Pour en savoir plus :

(1) Si Carlos Gardel est né à Toulouse, le 11 décembre 1890, il était français de naissance. On n'a aucune trace qu'il se soit fait naturaliser argentin avant les années 1920. On n'a aucune trace non plus qu'il ait répondu à la mobilisation générale d'août 1914 comme il aurait dû le faire en sa qualité de citoyen français. A condition qu'il ait eu conscience que ce devoir civique était le sien, ce qui est fort peu probable à cette époque de sa vie, où il devenait un artiste très populaire qui gagnait enfin confortablement sa vie. Mais n'ayant pas répondu à l'appel sous les drapeaux, il ne pouvait plus se présenter au consultat français pour obtenir des papiers avec lesquels voyager hors d'Argentine. Aussi, en 1915, quand il fut engagé dans une tournée internationale qui le faisait passer par l'Uruguay, le Brésil, le Paraguay et le Chili, avait-il besoin de faux papiers. Ses puissants admirateurs s'arrangèrent pour lui en fournir. Avec des données invraisemblables mais qui firent l'affaire tant que le conflit mondial occupait les chancelleries de tous les pays, belligérants ou non. Après le retour de la paix, il dût obtenir d'autres faux papiers plus crédibles et si possible qui le tiennent à l'écart de la moindre tentative des autorités françaises de le réclamer comme l'un de leurs ressortissants insoumis. Or il n'y avait pas d'accord d'extradition entre l'Uruguay et la France.

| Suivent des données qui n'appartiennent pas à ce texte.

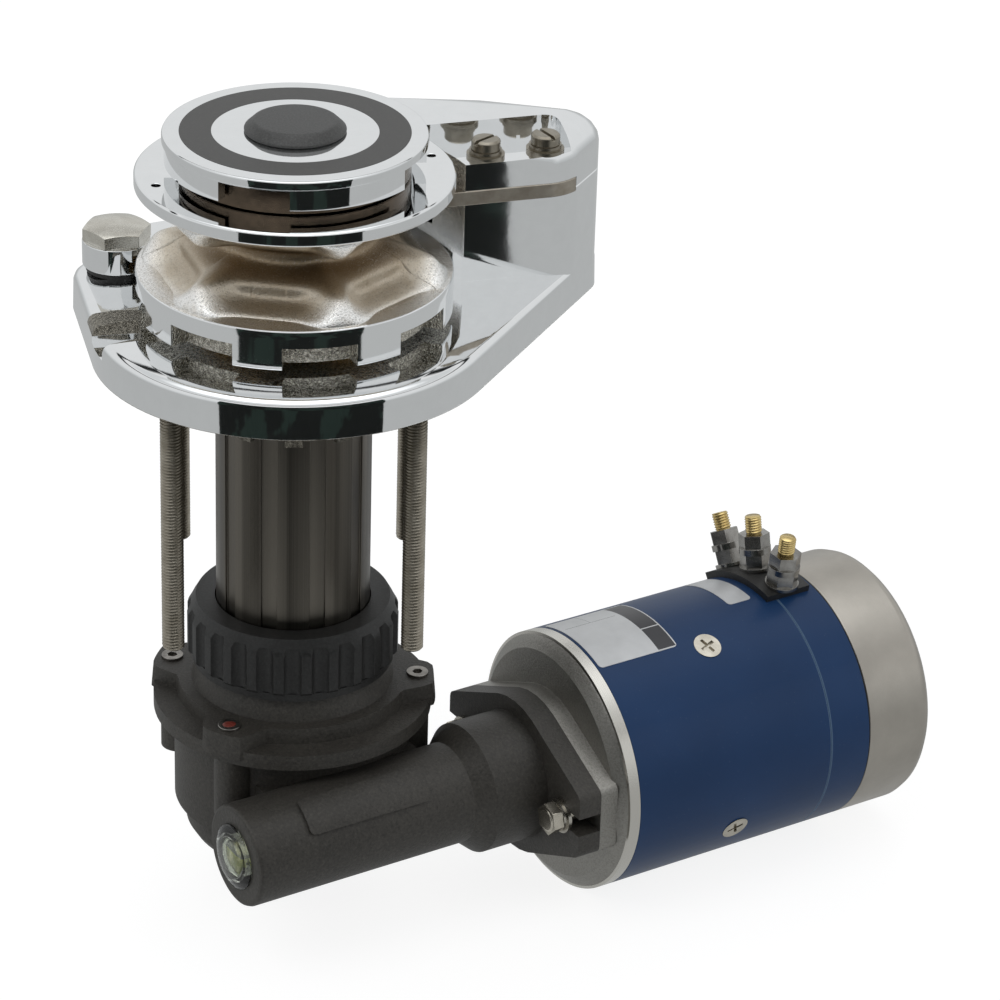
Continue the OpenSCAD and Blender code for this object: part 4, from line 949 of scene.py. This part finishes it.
class WINDLASS_OT_chainwheel(bpy.types.Operator):
    """Casts the chainwheel with its whelps and dresses the flange disc and cones"""
    bl_idname = "windlass.chainwheel"
    bl_label = "Chainwheel"

    def execute(self, context):
        wheel = context.scene.windlass_wheel
        mesh = chainwheel_mesh(wheel.pockets, wheel.notches, wheel.softness)
        add_piece("chainwheel_casting", mesh, "chainwheel", "cast_chrome", stands_for=["chainwheel"])
        soften("flange_disc", 0.3)
        dress("chainwheel_bush", "lower_clutch_cone")
        worn = brushed("worn_bronze", (0.12, 0.09, 0.064), (0.05, 0.04, 0.03), 0.24)
        soften("upper_clutch_cone", 0.3, material=worn)
        return {"FINISHED"}


class WINDLASS_OT_clutch(bpy.types.Operator):
    """Dresses the clutch nut, its blank inlay and the rubber plug"""
    bl_idname = "windlass.clutch"
    bl_label = "Clutch nut"

    def execute(self, context):
        soften("clutch_nut", 0.4)
        dress("inlay_ring")
        soften("socket_plug", 0.4, segments=3)
        return {"FINISHED"}


class WINDLASS_OT_pawl(bpy.types.Operator):
    """Dresses the pawl, its washer and its pivot bolt"""
    bl_idname = "windlass.pawl"
    bl_label = "Pawl"

    def execute(self, context):
        soften("pawl", 0.5)
        bright = brushed("bolt_steel", (0.66, 0.64, 0.58), (0.5, 0.47, 0.41), 0.26)
        soften("pawl_pivot_bolt", 0.3, material=bright)
        dress("pawl_washer")
        return {"FINISHED"}


class WINDLASS_OT_studs(bpy.types.Operator):
    """Cuts the threads of the four deck studs"""
    bl_idname = "windlass.studs"
    bl_label = "Deck studs"

    def execute(self, context):
        thread = context.scene.windlass_thread
        low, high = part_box("deck_studs")
        reach = (high.x - low.x) / 2 - 5 * MM
        centre = (low.z + high.z) / 2
        points = [(x * reach, y * reach, centre) for x in (-1, 1) for y in (-1, 1)]
        sizes = {"Radius": 5 * MM, "Depth": thread.stud_depth, "Pitch": thread.stud_pitch,
                 "Length": high.z - low.z}
        studs = grow_threads("stud_threads", points, [(0, 0, 1)] * 4, sizes, "stainless", "frame")
        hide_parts("deck_studs")
        return {"FINISHED"}


class WINDLASS_OT_tube(bpy.types.Operator):
    """Dresses the spacer tube, the ring nut and its collar"""
    bl_idname = "windlass.tube"
    bl_label = "Tube and ring nut"

    def execute(self, context):
        soften("spacer_tube", 0.3)
        soften("ring_nut", 0.7, segments=3)
        dress("ring_collar")
        return {"FINISHED"}


class WINDLASS_OT_gearbox(bpy.types.Operator):
    """Dresses the gearbox and adds its blank raised pad and the dab of seal paint"""
    bl_idname = "windlass.gearbox"
    bl_label = "Gearbox"

    def execute(self, context):
        soften("gearbox_cover", 0.7, segments=3)
        soften("gearbox_case", 0.9, segments=3)
        worn = brushed("screw_steel", (0.42, 0.4, 0.37), (0.16, 0.15, 0.14), 0.36)
        soften("cover_screws", 0.2, material=worn)
        pad = wrapped_plate("barrel_pad", -37, 25, 105, 147, 23.2, 1.9, 2.5)
        add_piece("barrel_pad", pad, "frame", "dark_paint")
        turn = math.radians(DAB_ANGLE)
        spot = Vector((DAB_R * math.cos(turn), DAB_R * math.sin(turn), DAB_Z)) * MM
        profile = [(0, 0.7), (1.4, 0.6), (2.4, 0.25), (2.8, -0.1), (0, -0.2)]
        place = Matrix.Translation(spot) @ Matrix.Scale(1.2, 4, (1, 0.4, 0))
        dab = lathe("seal_dab", [(r * MM, h * MM) for r, h in profile], place, 20)
        add_piece("seal_dab", dab, "frame", "dark_paint", red_paint())
        return {"FINISHED"}


class WINDLASS_OT_sight_glass(bpy.types.Operator):
    """Makes the clear dome of the sight glass with the oil behind it"""
    bl_idname = "windlass.sight_glass"
    bl_label = "Sight glass"

    def execute(self, context):
        oil = context.scene.windlass_finish.oil
        place = on_worm_axis(BARREL_END_A) @ Matrix.Rotation(math.pi, 4, "X")
        dome = [(0, 4.6), (3, 4.5), (7.6, 4.1), (10.6, 3.4), (12.6, 2.6), (14.3, 1.7), (15.1, 1.1),
                (15.1, 0.1), (10.8, 0.1), (10.8, -5.4), (9.6, -5.4), (9.6, 0.6), (9.0, 1.9), (6, 2.7),
                (2.5, 3.1), (0, 3.15)]
        mesh = lathe("sight_dome", [(r * MM, h * MM) for r, h in dome], place, 72)
        add_piece("sight_dome", mesh, "frame", "glass", stands_for=["sight_glass"])
        fill = [(0, 0.9), (5, 0.8), (9.2, 0.2), (9.4, -1.0), (9.4, -5.0), (0, -5.0)]
        mesh = lathe("sight_oil", [(r * MM, h * MM) for r, h in fill], place, 48)
        add_piece("sight_oil", mesh, "frame", "glass", gear_oil(list(oil)))
        return {"FINISHED"}


class WINDLASS_OT_motor(bpy.types.Operator):
    """Dresses the motor's bell, flange bolts, shell, cap and pole screws"""
    bl_idname = "windlass.motor"
    bl_label = "Motor"

    def execute(self, context):
        soften("motor_bell", 0.6, segments=3)
        plated = brushed("plated_steel", (0.62, 0.58, 0.5), (0.4, 0.37, 0.31), 0.24, 120.0, 0.00001)
        soften("flange_bolts", 0.25, material=plated)
        soften("pole_screws", 0.15, material=plated)
        dress("flange_bolt_washers")
        soften("motor_shell", 0.2)
        soften("motor_cap", 0.4)
        return {"FINISHED"}


class WINDLASS_OT_plates(bpy.types.Operator):
    """Fixes the two blank plates to the motor's shell"""
    bl_idname = "windlass.plates"
    bl_label = "Blank plates"

    def execute(self, context):
        bars = [(0.76, 0.985, 0.02, 0.66), (0.76, 0.985, 0.675, 0.985)]
        rules = [(0.06, 0.7, 0.3, 0.305), (0.38, 0.384, 0.02, 0.3)]
        white = bare_plate("plate_white", (0.66, 0.67, 0.68), bars + rules)
        large = wrapped_plate("large_plate", 112.5, 155, 66, 111, PLATE_R, 0.3, 2)
        add_piece("large_plate", large, "frame", "satin_silver", white)
        silver = bare_plate("plate_silver", (0.6, 0.61, 0.62))
        small = wrapped_plate("small_plate", 194, 207, 62, 96.5, PLATE_R, 0.3, 2)
        add_piece("small_plate", small, "frame", "satin_silver", silver)
        return {"FINISHED"}


class WINDLASS_OT_terminals(bpy.types.Operator):
    """Threads the terminal studs and dresses their strip and nuts"""
    bl_idname = "windlass.terminals"
    bl_label = "Terminals"

    def execute(self, context):
        thread = context.scene.windlass_thread
        soften("terminal_strip", 0.8, segments=3)
        steel = brushed("nut_steel", (0.42, 0.41, 0.39), (0.2, 0.19, 0.175), 0.22, scale=90.0, grain=0.00001)
        soften("terminal_nuts", 0.3, material=steel)
        dress("terminal_studs")
        middle = (TERMINAL_FOOT + TERMINAL_TOP) / 2
        points = [round_axis(TERMINAL_A, g, middle * MM) for g in TERMINAL_ANGLES]
        axes = [round_axis(0, g, 1) - AXIS_START for g in TERMINAL_ANGLES]
        sizes = {"Radius": TERMINAL_R * MM, "Depth": thread.terminal_depth,
                 "Pitch": thread.terminal_pitch, "Length": (TERMINAL_TOP - TERMINAL_FOOT) * MM}
        roots = brass_core()
        studs = grow_threads("terminal_threads", points, axes, sizes, "brass", "frame")
        add_piece("terminal_roots", roots, "frame", "brass")
        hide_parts("terminal_studs")
        return {"FINISHED"}


def brass_core():
    """The terminal studs' shanks and heads inside the motor, below their threads."""
    parts = bmesh.new()
    for g in TERMINAL_ANGLES:
        for radius, low, high, sides in ((3.42, 52, TERMINAL_FOOT + 1, 24), (7.4, 49.2, 53.2, 6)):
            made = bmesh.ops.create_cone(parts, cap_ends=True, segments=sides, radius1=radius * MM,
                                         radius2=radius * MM, depth=(high - low) * MM)
            aim = round_axis(0, g, 1) - AXIS_START
            turn = aim.to_track_quat("Z", "Y").to_matrix().to_4x4()
            place = Matrix.Translation(round_axis(TERMINAL_A, g, (low + high) / 2 * MM)) @ turn
            bmesh.ops.transform(parts, matrix=place, verts=made["verts"])
    mesh = bpy.data.meshes.new("terminal_roots")
    parts.to_mesh(mesh)
    parts.free()
    return mesh


class WINDLASS_OT_inner_parts(bpy.types.Operator):
    """Gives every part that stays as it was built the finish of its slot"""
    bl_idname = "windlass.inner_parts"
    bl_label = "Inner parts"

    def execute(self, context):
        for name, node in NODES.items():
            if not node.hide_render:
                dress(name)
        return {"FINISHED"}


PIECES = (WINDLASS_OT_stage, WINDLASS_OT_base, WINDLASS_OT_chainwheel, WINDLASS_OT_clutch,
          WINDLASS_OT_pawl, WINDLASS_OT_studs, WINDLASS_OT_tube, WINDLASS_OT_gearbox,
          WINDLASS_OT_sight_glass, WINDLASS_OT_motor, WINDLASS_OT_plates, WINDLASS_OT_terminals,
          WINDLASS_OT_inner_parts)
GROUPS = (("windlass_finish", FinishSettings), ("windlass_thread", ThreadSettings),
          ("windlass_wheel", WheelSettings), ("windlass_studio", StudioSettings))


class WINDLASS_PT_panel(bpy.types.Panel):
    """Sizes, colours and the buttons that make each piece"""
    bl_label = "Anchor windlass"
    bl_idname = "WINDLASS_PT_panel"
    bl_space_type = "VIEW_3D"
    bl_region_type = "UI"
    bl_category = "Windlass"

    def draw(self, context):
        for name, group in GROUPS:
            box = self.layout.box()
            for field in group.__annotations__:
                box.prop(getattr(context.scene, name), field)
        for piece in PIECES:
            self.layout.operator(piece.bl_idname)


def register():
    for _, group in GROUPS:
        bpy.utils.register_class(group)
    for name, group in GROUPS:
        setattr(bpy.types.Scene, name, PointerProperty(type=group))
    for piece in (*PIECES, WINDLASS_PT_panel):
        bpy.utils.register_class(piece)


def unregister():
    for piece in (WINDLASS_PT_panel, *reversed(PIECES)):
        bpy.utils.unregister_class(piece)
    for name, group in reversed(GROUPS):
        delattr(bpy.types.Scene, name)
        bpy.utils.unregister_class(group)


def main():
    register()
    for piece in PIECES:
        group, name = piece.bl_idname.split(".")
        getattr(getattr(bpy.ops, group), name)()


if __name__ == "__main__":
    main()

(2) Selon une autre version, le chanteur serait le fils d'un couple légitime, María et Carlos Gardel, selon ce que dit le seul document officiel qui atteste de la naissance d'un certain Carlos Gardel dans la région dans les années 1880. Si cet acte de naissance n'est pas un faux malgré l'absence du patronyme de la mère (fait pour le moins troublant dans un pays hispanique), ce Carlos Gardel semble bien être un homonyme, d'environ dix ans plus âgé que le chanteur. Mais rares sont les Uruguayens qui en acceptent le principe. A noter aussi que, pour expliquer que Carlos Gardel ait été élevé à Buenos Aires par une femme qui se disait sa mère et s'appelait Berta Gardés, deux faits vraiment très difficiles à contester, les tenants de la naissance en Uruguay décrivent Berta comme une prostituée exerçant ses coupables activités à Montevideo. Pour cacher l'existence de l'enfant adultérin, le colonel le lui aurait confié pour qu'elle l'élève, telle Fantine remettant Cosette en pension aux Thénardier. Outre le fait qu'il est peu vraisemblable qu'un notable sud-américain confie l'éducation d'un enfant, surtout le sien, à une prostituée étrangère, cet acharnement à salir la mémoire de la mère de Gardel est étrange : Berta est en effet celle qui a pu prouver, après la mort du chanteur, qu'elle était bel et bien sa mère ou qu'il était bien son fils, ce qui a contribué à faire rapatrier le corps en Argentine, où il repose au cimetière portègne de La Chacarita, et non en Uruguay. En revanche, jamais aucun témoin de la naissance uruguayenne ne s'est jamais manifesté au cours d'aucun des deux procès qui se sont tenus de part et d'autre du Río de la Plata, ni aucun parent ou proche des supposés père et mère de ce garçonnet.